Este Governo toma posse e impõe-se com base num expediente legal; pela primeira vez em Portugal, governa quem perdeu as eleições. É legal e constitucionalmente permitido. Não é legítimo, em face da história e da tradição da Democracia Portuguesa. Para o PS chega. É exactamente este raciocínio do máximo aproveitamento dos expedientes que a lei permite, que separa a ética republicana do oportunismo socialista. Na ética republicana, não basta estar no limite da legalidade para ser eticamente aceitável. Na ética republicana, ao contrário da troupe de Costa, o poder exerce-se criteriosamente na interpretação do que é o interesse público, e não os interesses particulares das diferentes clientelas que exigem satisfação.

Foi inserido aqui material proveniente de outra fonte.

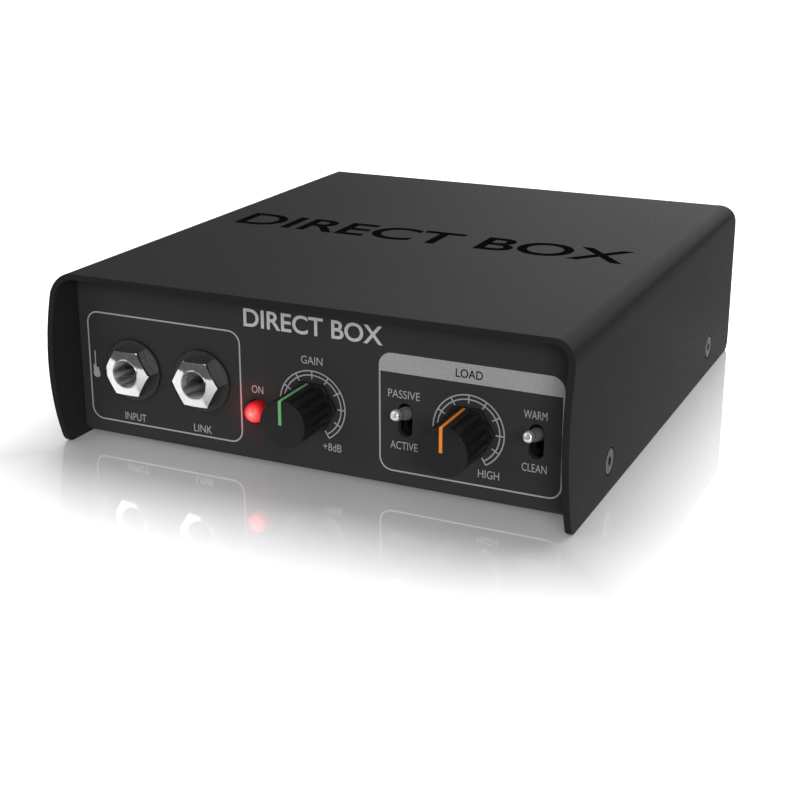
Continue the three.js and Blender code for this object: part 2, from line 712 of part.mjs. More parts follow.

Na ética republicana, a justiça e a equidade valem sempre muitíssimo mais que o amiguismo e o favorecimento dos mais próximos. Não, não é pela mão deste PS que Portugal vai conhecer a ética republicana que a Primeira e a Segunda Repúblicas lhe negaram. Bastar-nos-á um grupo de gente habilidosa o suficiente para não ir presa pelos seus actos? César é menos condenável com a usurpação que fez de dinheiros públicos, porque não há uma lei específica que o puna? É isto a tal ética irrepreensível que sossega o PS?
Era, portanto, bom, que sujeitos como Ferro Rodrigues se dedicassem ao conceito do pudor republicano. O homem que Costa fez questão de impor como segunda figura do Estado, é a última pessoa que poderá falar em ética, republicana ou de qualquer outra ordem. Logo, voltando à Grécia antiga, o que quer dizer “eticamente irrepreensível” na boca de quem nega a ética por pensamentos, palavras, actos e omissões?
Costa, outrora o homem forte do governo Sócrates, ressuscitou muitos dos que lá estiveram e devolveu-lhes o poder que interromperam, fez de César presidente do seu grupo parlamentar e presidente do Partido Socialista, fez de Ferro Rodrigues presidente da Assembleia da República. Há aqui um traço de profunda coerência, e isso não é bom para o país. Deixem, por favor, a ética republicana em paz; não se aplica.
O autor escreve de acordo com a antiga ortografia.